--- start ---

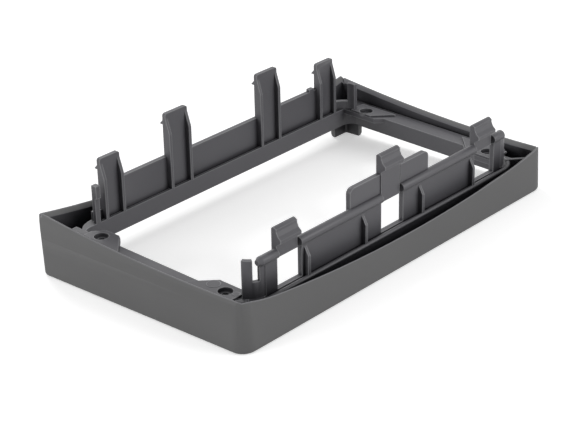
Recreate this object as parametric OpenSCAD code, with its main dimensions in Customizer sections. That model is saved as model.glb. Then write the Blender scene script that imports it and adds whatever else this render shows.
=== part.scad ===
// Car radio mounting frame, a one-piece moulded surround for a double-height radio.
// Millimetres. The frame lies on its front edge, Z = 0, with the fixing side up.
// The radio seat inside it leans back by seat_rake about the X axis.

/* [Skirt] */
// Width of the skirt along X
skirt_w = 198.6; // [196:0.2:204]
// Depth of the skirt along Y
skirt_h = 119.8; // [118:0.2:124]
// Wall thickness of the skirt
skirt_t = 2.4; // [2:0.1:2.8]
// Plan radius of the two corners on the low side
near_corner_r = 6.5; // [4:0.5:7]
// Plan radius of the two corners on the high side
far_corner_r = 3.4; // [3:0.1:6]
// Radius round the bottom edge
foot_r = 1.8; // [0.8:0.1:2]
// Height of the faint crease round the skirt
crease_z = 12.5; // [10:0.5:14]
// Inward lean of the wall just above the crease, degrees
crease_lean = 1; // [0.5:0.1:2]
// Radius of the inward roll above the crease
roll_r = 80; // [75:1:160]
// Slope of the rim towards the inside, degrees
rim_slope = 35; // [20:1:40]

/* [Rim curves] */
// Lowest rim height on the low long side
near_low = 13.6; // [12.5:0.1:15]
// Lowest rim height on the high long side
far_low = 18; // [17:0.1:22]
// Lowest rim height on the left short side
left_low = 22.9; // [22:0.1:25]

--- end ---

▶ WORK TO COMPLETE:
Write the data out again in full and exactly.

▶ OUTPUT OF THE EXERCISE:
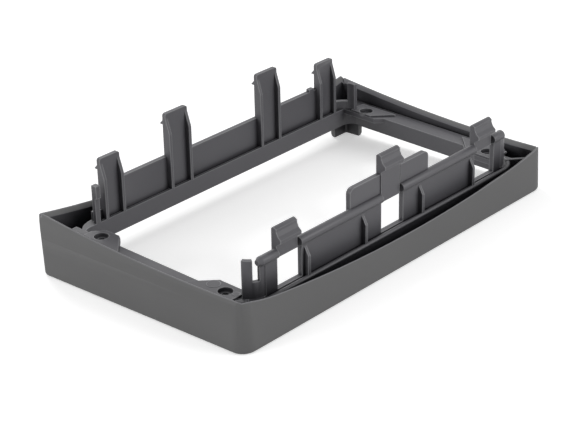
Recreate this object as parametric OpenSCAD code, with its main dimensions in Customizer sections. That model is saved as model.glb. Then write the Blender scene script that imports it and adds whatever else this render shows.
=== part.scad ===
// Car radio mounting frame, a one-piece moulded surround for a double-height radio.
// Millimetres. The frame lies on its front edge, Z = 0, with the fixing side up.
// The radio seat inside it leans back by seat_rake about the X axis.

/* [Skirt] */
// Width of the skirt along X
skirt_w = 198.6; // [196:0.2:204]
// Depth of the skirt along Y
skirt_h = 119.8; // [118:0.2:124]
// Wall thickness of the skirt
skirt_t = 2.4; // [2:0.1:2.8]
// Plan radius of the two corners on the low side
near_corner_r = 6.5; // [4:0.5:7]
// Plan radius of the two corners on the high side
far_corner_r = 3.4; // [3:0.1:6]
// Radius round the bottom edge
foot_r = 1.8; // [0.8:0.1:2]
// Height of the faint crease round the skirt
crease_z = 12.5; // [10:0.5:14]
// Inward lean of the wall just above the crease, degrees
crease_lean = 1; // [0.5:0.1:2]
// Radius of the inward roll above the crease
roll_r = 80; // [75:1:160]
// Slope of the rim towards the inside, degrees
rim_slope = 35; // [20:1:40]

/* [Rim curves] */
// Lowest rim height on the low long side
near_low = 13.6; // [12.5:0.1:15]
// Lowest rim height on the high long side
far_low = 18; // [17:0.1:22]
// Lowest rim height on the left short side
left_low = 22.9; // [22:0.1:25]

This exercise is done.